Teresa Fabiao is a Portuguese dance artist and artivist. Her work is focused on art education and creative expression on the topic of living with HIV to raise public awareness.
1. There are many layers of disconnection from the body in society. Just using somatics to put people in touch with their body is already such transformational justice work. How are you integrating somatic knowledge for communities?
I’ve been releasing the technical realm of dance and embracing free dance, authentic movement and somatic practices that are connected to what is alive inside. As a creator/performer, I am exploring how I can keep the somatic flow present as I’m dancing.
In community, I’ve been researching embodied social justice. How can these tools be used for relationships? To establish healthy boundaries? To communicate better?
My artivism in HIV is first connected to women’s rights. There is so much invisibility and work to do in this intersection. When you take steps to address the stigma of HIV you’re also acknowledging all the other stigmas connected to being a woman and all the projections society places on women. All of this has to do with the body. Somatics is a way to work with that material.
I’m interested in not just women’s rights but women’s dreams. Which is connected to women’s pleasure. To manifest dreams you need the feminine and the masculine energies together.
2. How did it feel to come out with HIV at the beginning of the COVID 19 pandemic?
It felt like a big moment to revisit HIV because the world was living a collective experience of a new virus that interfered in everyone’s life. Not everyone’s experience was the same, but all were touched by it.
When COVID first started I felt calm because I had already gone through the shock that I might die from a virus. I was in the US when the pandemic broke out.
In the beginning of the pandemic I was searching for funds for this work. A friend of mine thought I was crazy. He said “people are fed up hearing about viruses.” For me it was the opposite. I was sensing that these dissident bodies of the past were now being integrated into the present because they have a knowledge that is helpful for everyone.
It felt like a strong moment for creating empathy and dialogue. For example I met a Portuguese girl on the bus in Spain. I started talking about my experience. She said at the end of the conversation that she realized it had been years since she took an HIV test and asked if I could go with her to get tested.
If I can transform the life of one person I’m already doing my job.
3. You have lived in different countries and HIV is an under discussed topic everywhere. Are there places you felt education around HIV is stronger?
Portugal is a very moralist society. It’s archaic in terms of education, speech, health, and the role of women in society.
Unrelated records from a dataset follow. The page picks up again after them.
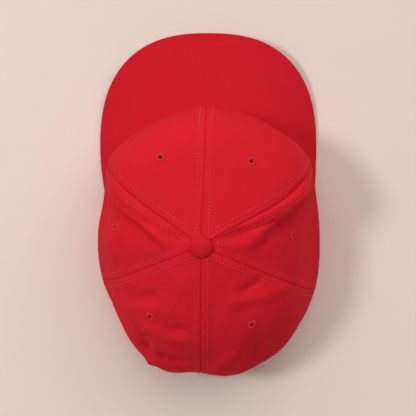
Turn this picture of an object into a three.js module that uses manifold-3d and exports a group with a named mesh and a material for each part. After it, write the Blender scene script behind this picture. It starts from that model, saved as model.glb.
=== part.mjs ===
// A six-panel snapback cap, resting crown up, in millimetres.
// The peak points to -Y, the wearer's left is +X, and up is +Z.
import * as THREE from "three";
import { mergeVertices } from "three/addons/utils/BufferGeometryUtils.js";
import Module from "manifold-3d";

const wasm = await Module();
wasm.setup();

// Crown
const HEM_HALF_LENGTH = 100;
const HEM_HALF_WIDTH = 88.5;
const CROWN_RISE = 113;
const CROWN_WALL = 1.8;
const TOP_TO_WEARERS_LEFT = 5.7;
const TOP_TO_BACK = 6.3;
const CLEARANCE = 0.3;

// Back opening
const ARCH_WIDTH = 90;
const ARCH_HEIGHT = 48;

// Visor
const VISOR_THICKNESS = 3;
const VISOR_RISE = 25;
const VISOR_SLOPE = 0.19;
const VISOR_REACH = 59;
const VISOR_PROUD_OF_HEM = 0.65;
const VISOR_TO_WEARERS_LEFT = 0.6;
const VISOR_END_ANGLE = 68;
const VISOR_TUCK_ANGLES = 6;
const VISOR_SQUARENESS = 2.5;
const VISOR_WIDEST_BEHIND_ROOT = 31;
const VISOR_TAPER_REACH = 160;
const HEM_HOLD_ANGLES = 0.7;
const HEM_FALL_ANGLES = 7.3;

// Sweatband
const BAND_HEIGHT = 32;
const BAND_WALL = 1.2;
const BAND_CLEARANCE = 0.5;
const BAND_ABOVE_TABLE = 1;

// Snap strap
const STRAP_HEIGHT = 19;
const STRAP_WALL = 1.5;
const STRAP_TONGUE = 14;
const SNAP_COUNT = 6;
const SNAP_PITCH = 9;
const PEG_RADIUS = 1.9;
const PEG_PROUD = 1.2;
const SNAP_END = 6;
const STRAP_STEP_LENGTH = 10;
const STRAP_STEP_PAST_END = 2;

// Button and eyelets
const BUTTON_RADIUS = 8;
const BUTTON_HEIGHT = 4.4;
const BUTTON_EDGE = 0.7;
const SHANK_RADIUS = 2.6;
const SHANK_BELOW_CROWN = 1;
const EYELET_RADIUS = 3.6;
const EYELET_HOLE_RADIUS = 1.3;
const EYELET_PROUD = 0.4;

// Fineness of the faceted solids
const PANEL_COLUMNS = 10;
const ROWS_ABOVE_BAND = 11;
const VISOR_ROWS = 9;
const BAND_ROWS = 3;
const ROUND_SIDES = 12;

// The colours are those of the photograph's red cotton twill and of its plain red plastic strap.
const CLOTH = { color: 0xd4212b, roughness: 0.9, metalness: 0 };
const LINING_CLOTH = { color: 0xa8161f, roughness: 0.95, metalness: 0 };
const PLASTIC = { color: 0xb51a22, roughness: 0.45, metalness: 0 };

// The seams between the panels, as degrees round the hem from the front towards the wearer's left.
const SEAMS = { front: 1, frontLeft: 55, backLeft: 114, back: 176.4, backRight: 242, frontRight: 305 };

function table(columns, rows) {
  return rows.map((row) => Object.fromEntries(columns.map((name, i) => [name, row[i]])));
}

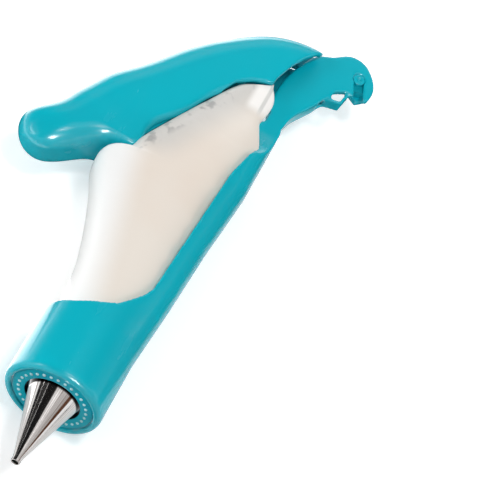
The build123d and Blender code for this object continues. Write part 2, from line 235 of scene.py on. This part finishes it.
# Lever cover: the long rounded shell that presses the bag when it is pulled down. It is moulded in the same
# teal plastic, open below and slotted at its rear for the hook head.
lever_cover = moulded_copy("lever_shell", "lever_cover")
teal_plastic.dress(lever_cover)
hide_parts("lever_shell")
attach(lever_cover, "lever")


# Lever core: the press plate and the tongue round the hinge pin, one moulding that is pressed into the cover.
# It is the same plastic with a duller tool-marked surface, because it hardly shows once the tool is clipped
# together.
core_plastic = Finish("core_plastic", deep_teal, roughness=0.5, specular_ior_level=0.1)
core_cloud = core_plastic.noise(45, 3)
core_plastic.wire(
    base_color=core_plastic.blend(core_plastic.band(core_cloud, 0.3, 0.7), deep_teal, (0.0, 0.34, 0.42)),
    roughness=0.32 + 0.2 * core_cloud)
core_plastic.bump(core_plastic.noise(900, 3), strength=0.25, distance=0.00008)
core_plastic.dress(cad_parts["lever_core"])


# Hinge pin: a short round pin snapped into the head's keyhole, on which the lever turns. It is moulded in the
# same teal plastic, with a shallow dimple in each end.
def round_edges(piece, width, segments):
    """Rounds a piece's sharp edges and shades it smooth between them."""
    rounding = piece.modifiers.new("Rounding", "BEVEL")
    rounding.width = width
    rounding.segments = segments
    rounding.limit_method = "ANGLE"
    apply_modifiers(piece)
    bpy.ops.object.shade_smooth_by_angle(angle=math.radians(40))


pin_radius = 0.0021
pin_length = 0.0054
dimple_radius = 0.0010
dimple_slope = 0.0003
dimple_depth = 0.0004
bpy.ops.object.select_all(action="DESELECT")
bpy.ops.mesh.primitive_cylinder_add(vertices=48, radius=pin_radius, depth=pin_length)
pin = bpy.context.object
pin.name = "pin"
bpy.ops.object.mode_set(mode="EDIT")
bpy.ops.mesh.select_mode(type="FACE")
bpy.ops.mesh.select_all(action="DESELECT")
bpy.ops.object.mode_set(mode="OBJECT")
for face in pin.data.polygons:
    face.select = abs(face.normal.z) > 0.9
bpy.ops.object.mode_set(mode="EDIT")
bpy.ops.mesh.inset(thickness=pin_radius - dimple_radius, use_individual=True)
bpy.ops.mesh.inset(thickness=dimple_slope, depth=-dimple_depth, use_individual=True)
bpy.ops.object.mode_set(mode="OBJECT")
pin_low, pin_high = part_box("hinge_pin")
pin.data.transform(Matrix.Translation((pin_low + pin_high) / 2))
round_edges(pin, width=0.00025, segments=3)
teal_plastic.dress(pin)
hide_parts("hinge_pin")
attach(pin, "lever")


# Retaining ring: screwed into the collar's mouth round the nozzle. It is the collar's teal, painted deeper as
# painted shade of its recessed face, with thirty small raised dots round its face as a grip.
def turned(name, profile, sides):
    """A piece turned round the barrel: a circle drawn out through a profile's places and radii and closed."""
    bpy.ops.object.select_all(action="DESELECT")
    start_x, start_radius = profile[0]
    bpy.ops.mesh.primitive_circle_add(
        vertices=sides, radius=start_radius, location=(start_x, 0, 0), rotation=(0, math.pi / 2, 0))
    piece = bpy.context.object
    piece.name = name
    bpy.ops.object.transform_apply(location=True, rotation=True, scale=True)
    bpy.ops.object.mode_set(mode="EDIT")
    bpy.ops.mesh.select_mode(type="VERT")
    bpy.ops.mesh.select_all(action="SELECT")
    for (x, radius), (next_x, next_radius) in zip(profile, profile[1:] + profile[:1]):
        bpy.ops.mesh.extrude_region_move(TRANSFORM_OT_translate={"value": (next_x - x, 0, 0)})
        grow = next_radius / radius
        bpy.ops.transform.resize(value=(1, grow, grow), center_override=(next_x, 0, 0))
    bpy.ops.mesh.select_all(action="SELECT")
    bpy.ops.mesh.remove_doubles(threshold=0.00001)
    bpy.ops.mesh.normals_make_consistent(inside=False)
    bpy.ops.object.mode_set(mode="OBJECT")
    return piece


ring_face, ring_back = 0.0236, 0.0306
ring_rim, rim_chamfer = 0.01305, 0.0005
hole_radius, hole_mouth, mouth_depth = 0.0083, 0.0088, 0.0012
flange_seat, seat_radius = 0.0254, 0.0098
ring = turned("ring", [
    (ring_face + mouth_depth, hole_radius), (ring_face, hole_mouth), (ring_face, ring_rim - rim_chamfer),
    (ring_face + rim_chamfer, ring_rim), (ring_back, ring_rim), (ring_back, seat_radius),
    (flange_seat, seat_radius), (flange_seat, hole_radius)], sides=128)
round_edges(ring, width=0.0002, segments=3)

ring_shaded_teal = (0.0, 0.40, 0.50)
ring_plastic = Finish("ring_plastic", ring_shaded_teal, roughness=0.22, specular_ior_level=0.08)
_, ring_y, ring_z = ring_plastic.places()
from_axis = ring_plastic.maths("SQRT", ring_y * ring_y + ring_z * ring_z)
ring_cloud = ring_plastic.noise(70, 3)
ring_colour = ring_plastic.blend(ring_plastic.band(ring_cloud, 0.35, 0.7), ring_shaded_teal, (0.0, 0.32, 0.43))
# The edge of the hole, next to the steel, is painted near black as painted shade of the deep gap.
clear_of_painted_shade = ring_plastic.band(from_axis, hole_mouth - 0.0001, hole_mouth + 0.0001)
ring_plastic.wire(
    base_color=ring_plastic.blend(clear_of_painted_shade, (0.002, 0.004, 0.005), ring_colour),
    roughness=0.18 + 0.12 * ring_cloud)
ring_plastic.bump(ring_plastic.noise(1600, 2), strength=0.15, distance=0.00005)
ring_plastic.dress(ring)

# The dots are painted pale cyan as a painted highlight on their raised tops.
dot_highlight_plastic = Finish("dot_highlight_plastic", (0.45, 0.80, 0.84), roughness=0.2)
dot_cloud = dot_highlight_plastic.noise(300, 2)
dot_highlight_plastic.wire(
    base_color=dot_highlight_plastic.blend(dot_cloud, (0.36, 0.74, 0.80), (0.56, 0.86, 0.88)),
    roughness=0.15 + 0.1 * dot_cloud)
dot_count = 30
dot_circle = 0.0107
dot_radius = 0.0005
dot_flatness = 0.7
bpy.ops.object.select_all(action="DESELECT")
bpy.ops.mesh.primitive_uv_sphere_add(segments=12, ring_count=8, radius=dot_radius, location=(ring_face, 0, 0))
first_dot = bpy.context.object
bpy.ops.object.transform_apply(location=True, rotation=True, scale=True)
bpy.ops.object.shade_smooth()
first_dot.data.transform(
    Matrix.Translation((ring_face, 0, 0)) @ Matrix.Diagonal((dot_flatness, 1, 1, 1))
    @ Matrix.Translation((-ring_face, dot_circle, 0)))
dot_highlight_plastic.dress(first_dot)
dots = [first_dot]
for turn in range(1, dot_count):
    dot = new_piece("dot", first_dot.data.copy())
    dot.data.transform(Matrix.Rotation(2 * math.pi * turn / dot_count, 4, "X"))
    dots.append(dot)
bpy.ops.object.select_all(action="DESELECT")
for dot in dots:
    dot.select_set(True)
bpy.context.view_layer.objects.active = first_dot
bpy.ops.object.join()
grip_dots = first_dot
grip_dots.name = "grip_dots"
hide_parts("retaining_ring")
for piece in (ring, grip_dots):
    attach(piece, "ring")
    # The steel doesn't mirror the ring either.
    piece.visible_glossy = False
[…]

When you talk about HIV you touch into two of the biggest taboos in humanity: sex and death, since the disease is still attached to death because if you don’t take care of it it can kill you. The person who infected me died.
I feel very privileged that all three countries I lived in give the medication for free. This is not the case everywhere.
In Brazil they are more progressive in terms of enjoying pleasure, life, sex. It is a sensual and open society. However there are many contradictions.
In the US I was in a specific part, California, near San Francisco. I did a small art/ anthropological research there on Tinder. I decided to share my status there. On the profile I put a bit about me and info about HIV. It clearly stated that a person who is taking the pills does not transmit the disease, which is known as the term “undetectable.” A shocking amount of people don’t know this is true! I was curious how the response would be. I interacted with over 100 people, it was fascinating and this research is part of the performance UNA. It gave me hope again in humanity.
Spain is still a moralist country like Portugal. What is different is there are a lot of cases of HIV and many who died. Unlike Portugal, Spain went through a sexual revolution in the 80s/90s. So when HIV started it was during the “Almodovar generation”; sex, drugs, rock and roll. The founder of the NGO I worked with is a survivor for 30 years. Many in her community passed away. In a moment where this is no longer a death sentence for us, I feel the need to give back to everyone, especially the elders.
4. What has been your approach to activism through the topic of HIV?
I’m not doing this work alone. We are in a moment of reconnecting with the importance of the collective.
I come from a personal background of a lot of “resistance” and “fighting”… And now developing work in this area of HIV activism I’m confronted with a belic imaginary.
I’m tired of it. I’m discovering another way for myself. To be aware of the type of relation and language I use in this realm. Because changing the language we use to relate to our body/health changes the way we interact with the world. So, this is a strategy I use to increase awareness and to unlearn and transform the way I relate with the virus.
5. How do you practice self care?
Nature. Being inside nature with no cellphone for a day. Silence. This cleanses my soul.
Dance and movement. Capoeira is my resilience practice. It helps me as a movement metaphor to resist, rebound and turn things upside down to get a new perspective. It’s a kind of medicine for me.
I spent so much time healing in other countries, mostly alone, that now, I’m also reconnecting with the importance of the collective in the healing process.
6. When you feel creatively blocked what are ways you have found to return to the creative source?
The first thing that comes to mind is “emptiness” because normally this happens to me when my cup is full.
When I’m always in a “doing” mode there’s a very narrow space for creativity. Going on a retreat helps. At two very specific times I went on a ten day silent retreat. Silence and emptiness in nature gives me space again. A sense of restart.